Dass sie abgewiesen wird, liegt an einer aktuell bestehenden Weisung des Magdeburger Oberbürgermeisters Lutz Trümper (SPD). Wer nicht in Magdeburg gemeldet ist oder keinen dauerhaften Arbeitsplatz in der Landeshauptstadt nachweisen kann, wird aktuell im Impfzentrum nicht berücksichtigt.

Nach Ostern hatte der OB diese Regelung eingeführt. Hintergrund war, dass gut 40 Prozent aller angebotenen Impftermine in Magdeburg von Menschen aus anderen Bundesländern belegt worden waren.

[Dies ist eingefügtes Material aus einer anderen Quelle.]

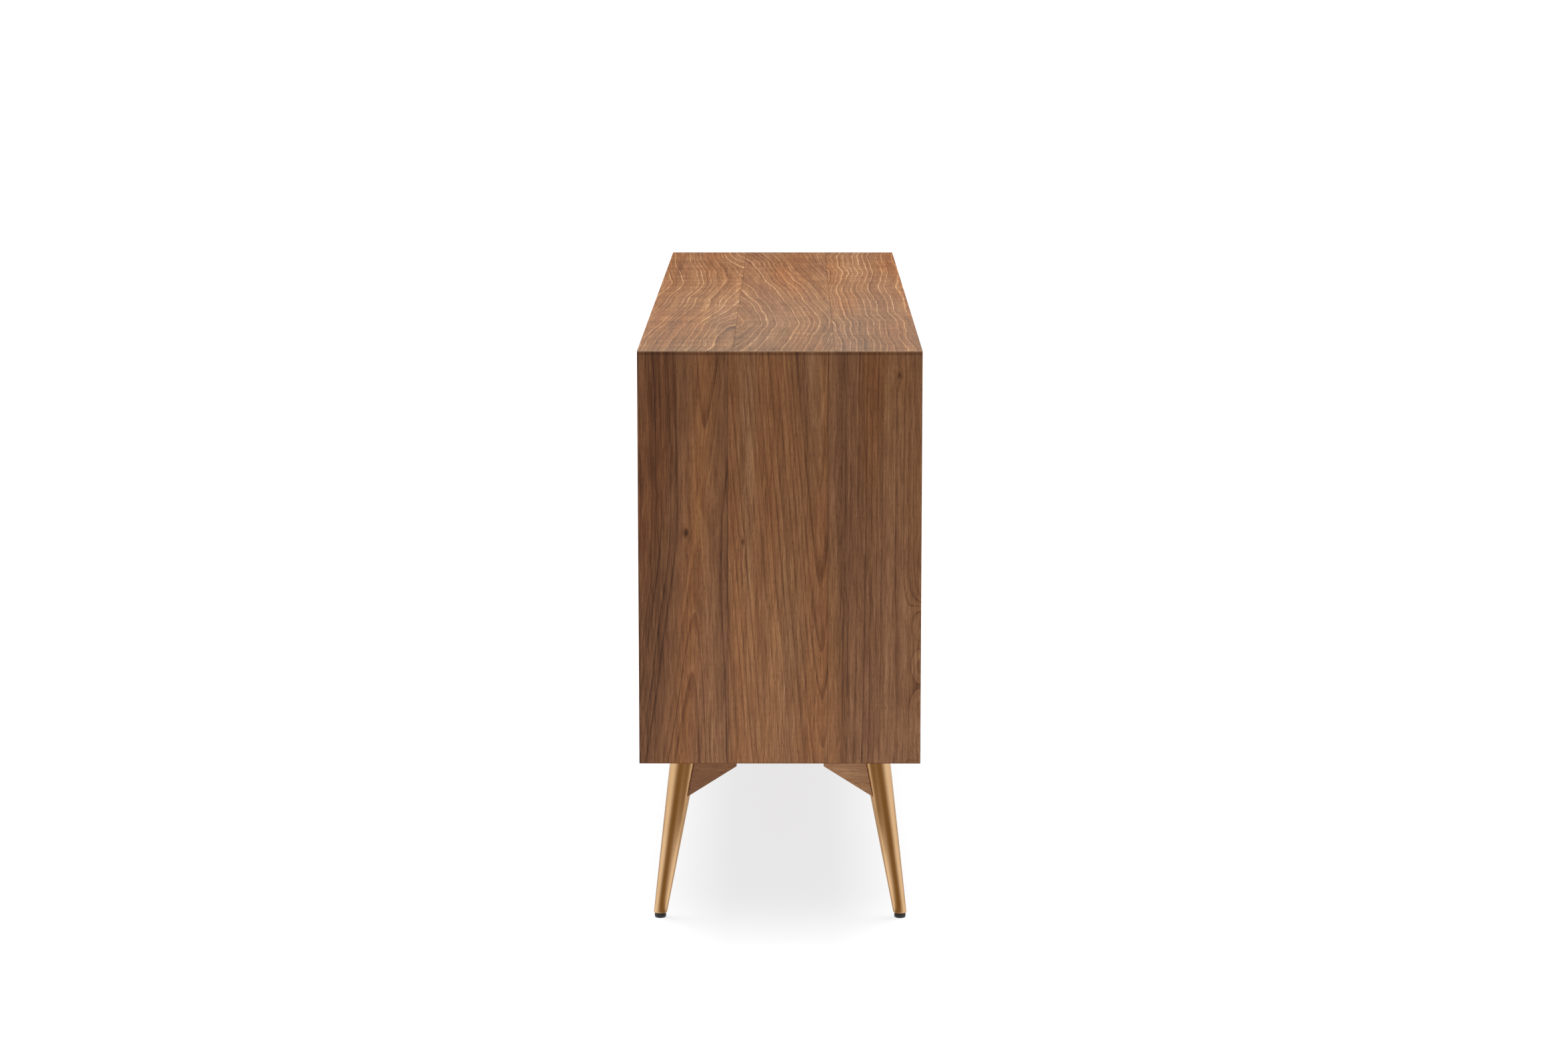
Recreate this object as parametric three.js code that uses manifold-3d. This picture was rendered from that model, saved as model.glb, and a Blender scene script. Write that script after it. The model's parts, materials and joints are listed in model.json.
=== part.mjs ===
// A mid-century sideboard: a mitred walnut case on four splayed, tapered brass legs, each leg stiffened by
// a walnut bracket. Two doors on knife hinges stand either side of three drawers on side-mounted slides.
//
// Millimetres. X runs along the length, Y from the front (-) to the back (+) and Z up from the floor. The
// origin is on the floor, under the middle of the case. Left and right are those of someone facing the front.
import * as THREE from "three";
import { mergeVertices } from "three/addons/utils/BufferGeometryUtils.js";
import Module from "manifold-3d";

const wasm = await Module();
wasm.setup();

// --- Driving dimensions ------------------------------------------------------------------------------

const LENGTH = 1600;
const DEPTH = 400;
const HEIGHT = 850;
const CASE_HEIGHT = 590;

const CASE_BOARD = 22; // thickness of the top, the bottom and the two ends
const MITRE_EASE = 0.2; // taken off each mitre, so that the boards meet on a hairline
const REBATE = 10; // the back panel's rebate, both into the boards and in from the back
const BACK_BOARD = 6;
const BACK_PLAY = 0.5;
const DIVIDER_BOARD = 20;
const SHELF_BOARD = 18;
const SHELF_PLAY = 1;

const FRONT_BOARD = 19; // doors and drawer fronts
const FRONT_RECESS = 2; // how far the fronts sit behind the case's front edge
const FRONT_GAP = 3; // between a front and the case
const FINGER_GAP = 16; // the shadow gap that a hand goes into, over a drawer or beside a door
const FINGER_LIP = 5; // what the pull bevel leaves of a front's thickness
const STOP_GAP = 2; // between the back of the fronts and the dividers
const DRAWERS = 3;
const DRAWER_FRONT_WIDTH = 520;

const LEG_INSET = 129; // from the end of the case to the leg's centre plane
const FOOT_SPREAD = 177; // from the middle of the depth to the leg's axis, at the floor
const LEG_SPLAY = THREE.MathUtils.degToRad(8.7);
const LEG_TOP_RADIUS = 20.3;
const LEG_FOOT_RADIUS = 9.6;
const LEG_WALL = 2;
const LEG_CAP = 6; // thickness of the leg's closed top
const LEG_SIDES = 48;
const BRACKET_BOARD = 22;
const BRACKET_REACH = 63.4; // from the middle of the depth to the bracket's inner end
const BRACKET_TIP = 31; // the bracket's height at its inner end
const BRACKET_SLOPE = 0.635; // how fast its lower edge falls towards the leg
const PLAY = 0.3; // between pieces that meet at an angle

// --- Places worked out from them ---------------------------------------------------------------------

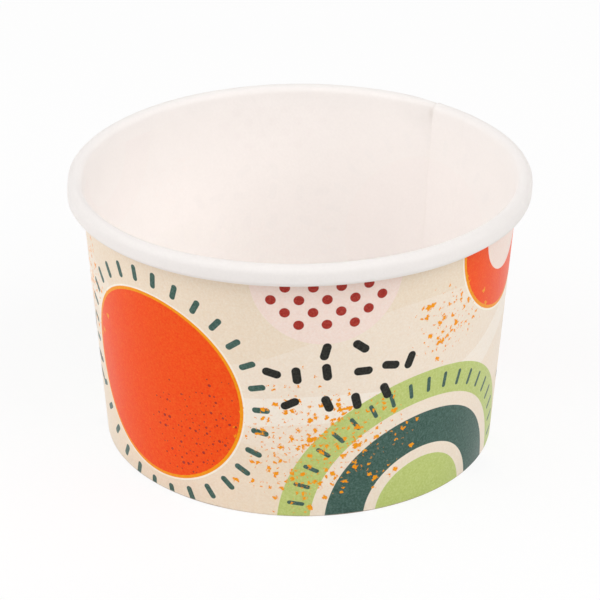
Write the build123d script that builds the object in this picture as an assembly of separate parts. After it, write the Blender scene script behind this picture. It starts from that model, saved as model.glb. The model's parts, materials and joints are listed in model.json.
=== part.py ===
from build123d import *
import os
from math import asin, atan2, cos, degrees, hypot, pi, radians, sin

# A paper ice cream cup, standing open on its foot.
# It is made of two pieces of card, as the real cup is:
#   sidewall   one fan-shaped sheet, wrapped into a cone and lapped at the side seam,
#              its top rolled outward into the rim and its foot folded in and up
#   base_disc  a round card with its edge turned down, held in that fold
# Millimetres and degrees. The origin is the centre of the foot, on the table, and +Z is up.

# Overall size
rim_diameter = 96.0       # over the rolled rim
cup_height = 58.5         # from the table to the top of the rim
foot_diameter = 82.4      # over the fold at the foot

# Card
wall_card = 0.35          # thickness of the sidewall sheet
base_card = 0.30          # thickness of the base card
seal_film = 0.05          # coating between two layers that are sealed together

# Rolled rim
bead_width = 3.1          # from the inner face of the wall to the outside of the rim
bead_height = 4.3         # from the underside of the rim to its top
tuck_length = 1.2         # straight end of the sheet, turned up inside the rim
tuck_gap = 0.1            # from that end to the outer layer of the lapped wall

# Foot
base_recess = 7.0         # from the table to the underside of the base
base_corner_radius = 1.0  # middle of the card, where the base turns down
hem_drop = 1.6            # from the underside of the base to the top of the folded-in hem
skirt_clearance = 0.25    # from the base's turned-down edge to the card in the fold

# Side seam
seam_azimuth = 50.0       # where the sheet's inner end stands, from +X towards +Y
lap_width = 8.5           # how far the outer end of the sheet reaches over the inner end
step_width = 12.0         # stretch over which the outer end moves out to cover the inner end
settle_width = 6.0        # stretch over which the fold under the lap comes down to the table
step_sections = 5         # sections that shape each of those two stretches

# The sheet's two faces, as the side of its middle that they are on
printed_face = 1
white_face = -1

# Lines parallel to the wall, measured outward from the middle of the base's turned-down edge
lap_step = wall_card + seal_film
wall_line = base_card / 2 + seal_film + wall_card / 2
hem_line = -wall_line
tuck_line = wall_line + lap_step + wall_card + tuck_gap
top_roll = (bead_width - wall_card) / 2
roll_centre = Vector(rim_diameter / 2 - bead_width / 2, cup_height - bead_width / 2)

# The wall's draft: the wall leads from the crease at the foot to the roll of the rim. The card is
# creased sharply at the foot, so its outside is round there, with the card's thickness as radius.
crease = Vector(foot_diameter / 2 - wall_card, wall_card)
rise = roll_centre - crease
draft = atan2(rise.X, rise.Y) - asin((top_roll + wall_card / 2) / hypot(rise.X, rise.Y))
outward = Vector(cos(draft), -sin(draft))
upward = Vector(sin(draft), cos(draft))
skirt_line = outward.dot(crease) + wall_card / 2 - wall_line

# The turn under the rim: a circle between the outside of the rim and the tuck
turn_reach = cos(draft) * (rim_diameter / 2 - wall_card / 2) - skirt_line - tuck_line
turn_drop = sin(draft) * (cup_height - bead_height + wall_card / 2)
turn_roll = (turn_reach - turn_drop) / (1 + cos(draft) + sin(draft))
turn_centre = Vector(
    rim_diameter / 2 - wall_card / 2 - turn_roll,
    cup_height - bead_height + wall_card / 2 + turn_roll,
)

# Angles that the seam's widths take, at half the cup's height
wall_radius = (foot_diameter / 2 + rim_diameter / 2 - bead_width) / 2
lap_angle = degrees(lap_width / wall_radius)
step_angle = degrees(step_width / wall_radius)
settle_angle = degrees(settle_width / wall_radius)


def on_line(offset, height):
    # The point at a height on the line parallel to the wall at an offset.
    return Vector((skirt_line + offset + sin(draft) * height) / cos(draft), height)


def around(centre, radius, angle):
    # A point on a circle of the section plane, its angle in radians from straight outward.
    return centre + Vector(cos(angle), sin(angle)) * radius


def folded_foot(face, offset, lift):
    # One face of the card from the top of the hem, down, across the land and up to the wall.
    # The white face has sharp creases, and the printed face goes round them.
    height = wall_card + lift - offset
    hem_crease = on_line(hem_line - offset + wall_card / 2, height)
    wall_crease = on_line(wall_line + offset - wall_card / 2, height)
    hem_top = on_line(hem_line - offset - face * wall_card / 2, base_recess - hem_drop)
    if face == white_face:
        return [Line(hem_top, hem_crease), Line(hem_crease, wall_crease)], wall_crease
    hem_end = hem_crease - outward * wall_card
    wall_start = wall_crease + outward * wall_card
    land_start = around(hem_crease, wall_card, -pi / 2)
    land_end = around(wall_crease, wall_card, -pi / 2)
    hem_bend = around(hem_crease, wall_card, -(3 * pi / 2 + draft) / 2)
    wall_bend = around(wall_crease, wall_card, -(pi / 2 + draft) / 2)
    return [
        Line(hem_top, hem_end),
        ThreePointArc(hem_end, hem_bend, land_start),
        Line(land_start, land_end),
        ThreePointArc(land_end, wall_bend, wall_start),
    ], wall_start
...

Aus Niedersachsen, Hamburg, Berlin, selbst aus München seien Impfwillige angereist und hatten sich in den Messehallen der Elbestadt impfen lassen. Mehr als 2000 Impfungen seien so an Nicht-Magdeburger gegangen.

Regel soll Impftourismus in Größenordnung eindämmen

Zuviel für den OB. Einem derartigen Impftourismus wollte er einen Riegel vorschieben. „Es kann doch nicht sein, dass sich ganz Deutschland in Magdeburg impfen lässt und für die Magdeburger bleiben keine Termine“, zürnte Trümper. Bei knappem Impfstoff und dem Einsatz städtischen Personals sollte der Impfstoff auch den Magdeburgern zugutekommen. Per Weisung legte er die „Magdeburger zuerst“-Regel fest und sich damit auch mit Landes-Gesundheitsministerin Petra Grimm-Benne (SPD) an.

Sie sagt: Laut Bundesimpfverordnung ist jeder Bürger in jedem Landkreis impfberechtigt, der seinen Wohnsitz in Deutschland hat und der die medizinischen Kriterien erfüllt. Trümper entgegnet, dass beispielsweise Niedersachsen Impfberechtigte aus Sachsen-Anhalt ablehnt – mit den gleichen Argumenten wie er. Grimm-Benne wiederum forderte den OB in einem Schreiben auf, seine Regel aufzuheben. Der Streit ist noch nicht ausgeräumt.

Mittendrin steckt nun Sabine Radke. Seit langem habe sie sich vergeblich um einen Impftermin in ihrem Heimat-Landkreis Börde bemüht. Anders in der Landeshauptstadt – hier fand sie freie Termine und buchte für sich und ihren Lebenspartner als direkte Kontaktperson.

Immunsystem ist stark geschwächt

Doch sie kam nach der Buchung des Termins vor Ort nur bis zur Einlasskontrolle. Kein Wohnsitz oder dauerhafter Arbeitsplatz in Magdeburg, keine Impfung. Die Mitarbeiter vor Ort können da nichts machen, sie müssen sich an die bestehende Weisung halten.

„Ich bin erschüttert über diesen ganzen Vorgang, zumal ich gesundheitlich dringend auf eine zeitnahe Impfung angewiesen bin, mein Immunsystem durch die Chemotherapie sehr geschwächt ist und ich eine Corona-Infektion mit stärkerem Verlauf unter Umständen nicht überleben würde“, sagt sie.

Die Magdeburger Regelung kann sie nicht nachvollziehen. „Ich als Risikopatientin bin maßlos enttäuscht über eine derartige Vorgehensweise und dass damit ganz offiziell gegen bundesweit geltendes Recht, die Bundesimpfverordnung, verstoßen wird“, meint sie.

Protest vor dem Impfzentrum

Zum aktuell noch ungeklärten Streit um die Rechtmäßigkeit der Vorgabe zwischen Gesundheitsministerin und Oberbürgermeister sagt sie: „Man fühlt sich wie so ein Pingpongball, weil jeder sein eigenes Süppchen kocht. Da verzweifelt man, da kommen einem die Tränen. Ich fühle mich wie ein Mensch zweiter Klasse.“

Nachdem sie am Sonnabend im Impfzentrum abgewiesen wurde, machte sie ihrem Frust darüber Luft und stellte sich gemeinsam mit ihrem Lebenspartner mit Schildern um den Hals vor das Impfzentrum. „Ich habe Krebs und werde nicht geimpft, weil ich kein Magdeburger bin! (Wohnort Irxleben)“ war darauf zu lesen. Auf dem anderen Schild wurde auf den aktuellen Streit zwischen Trümper und Grimm-Benne verwiesen. Passanten schüttelten nach dem Lesen nur den Kopf: „Das ist nicht in Ordnung. Das geht so nicht“, pflichtete ein Pärchen den Irxlebern bei.

Von dem Fall erfuhr Sozialbeigeordnete Simone Borris, die Leiterin des Aufbaustabes Impfen. Am Sonntagabend, kurz vor Redaktionsschluss, erklärte sie, dass „in diesem speziellen Fall die Impfung in Magdeburg doch vorgenommen werden kann“. Die Weisung des OB bleibe aber grundsätzlich bestehen.